Not tried that one - it's only just announced. Not tried this one either but it is roughly the same spec 250Lm.
It is close to what you said you wanted. But a 9W CFL is usually more like 500Lm. I think you probably need something more like:
or
Illumination is strongest downwards and much weaker upwards (IOW the ceiling will appear much darker than with CFL or incandescent bulb).
How about adding a motion detector to them?
Not sure omni directional is all that much use half a sphere will do me fine. I don't need the ceiling to be brilliantly lit. YMMV
The capacitors in the control electronics dry out and or slowly cook themselves. CFL and LED lamps in conventional enclosures tend to get too hot for the capacitors to have a long and healthy life. Also to get the best headline lumens they are run a bit close to the edge.

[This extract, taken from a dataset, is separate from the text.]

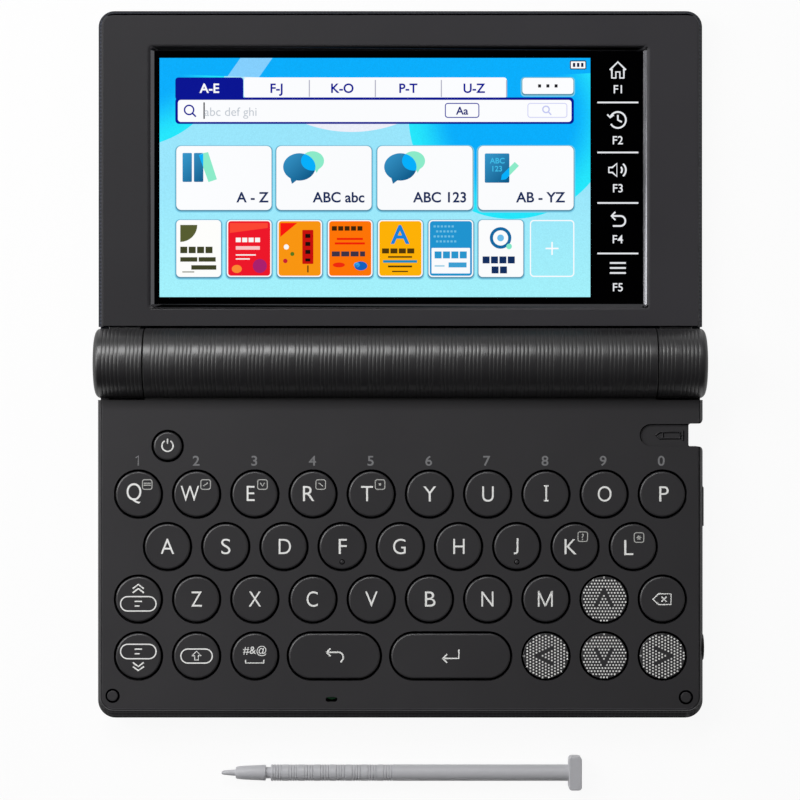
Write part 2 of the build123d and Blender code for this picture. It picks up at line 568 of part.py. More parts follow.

Purpose designed LED fixtures with proper heatsinks will last a long time but retrofit LED/CFL bulbs are always a design compromise.
The ones with the chunkiest heatsinks in fittings with nice airflow will last a good long time. Stick one inside a small glass ball diffuser with no airflow and it will die a quick horrible death.
That proves nothing. Except about the visitor. ;-)
DMPW/ref=pd_sim_light_8
"this equates to about 25 years if used for a few hours per day."
So in the real world pretty useless I'd say, for me anyway.
How do you arrive at that conclusion?
The corresponding numbers for each technology and a nominal 60W bulb operated 24/7 based on manufacturers claimed MTBF are as follows:
Type Bulb Electricity/year Lifetime LED 10W £10 £11 50,000 hrs ? (unproven) CFL 12W £4 £13 8,000 hrs Halogen 42W £3 £46 2,000 hrs Basic 60W £0.5 £69 1,000 hrs (pessimistic)
Working on 0.12p/kW hr and ~9000hrs/year a 10W continuous load costs about £11 to run. One reason why reducing your home base load is good...
The corresponding costs to operate for 100,000 hours are therefore (number of lamps used) - ignores any installation costs
LED (2) £20 + £121 = £141 CFL (11) £44 + £141 = £185 Hal (50) £150 + £506 = £656 Bas (100) £50 + £759 = £809
In actual fact traditional filament bulbs will probably last a fair bit longer when left on continuously than makers normal use MTBF and solid state electronics may expire sooner. But the message is clear: If you can afford the up front costs of new high efficiency bulbs then you will win from the second year onwards even replacing CFLs with LED.
On worst case assumptions that solid state LED designs are only twice as reliable as the old CFLs rather than 6x longer lasting the LED lamp still wins out (just). The traditional bulbs might be dirt cheap but they are inefficient and waste a lot of their input power as heat.
If you have mains spikes then filament bulbs tend to blow and our old kitchen spotlamps tended to take the main lighting circuit down too.
I view all manufacturers MTBF claims with a big pinch of salt because I know first hand what slimy marketeers can do to real engineering data.
Martin Brown :
Blimey, that's cheap.
Ball park. We have 15.06, 11.143, & 16.08/6.02 (+ 5% VAT). The 15.06 only has a 10p/day standing charge and is currently low (3 kWhr/day) use. The others are 22 and 18p/day but considerably higher use.
Still an awful lot dearer than 0.12p per kWh.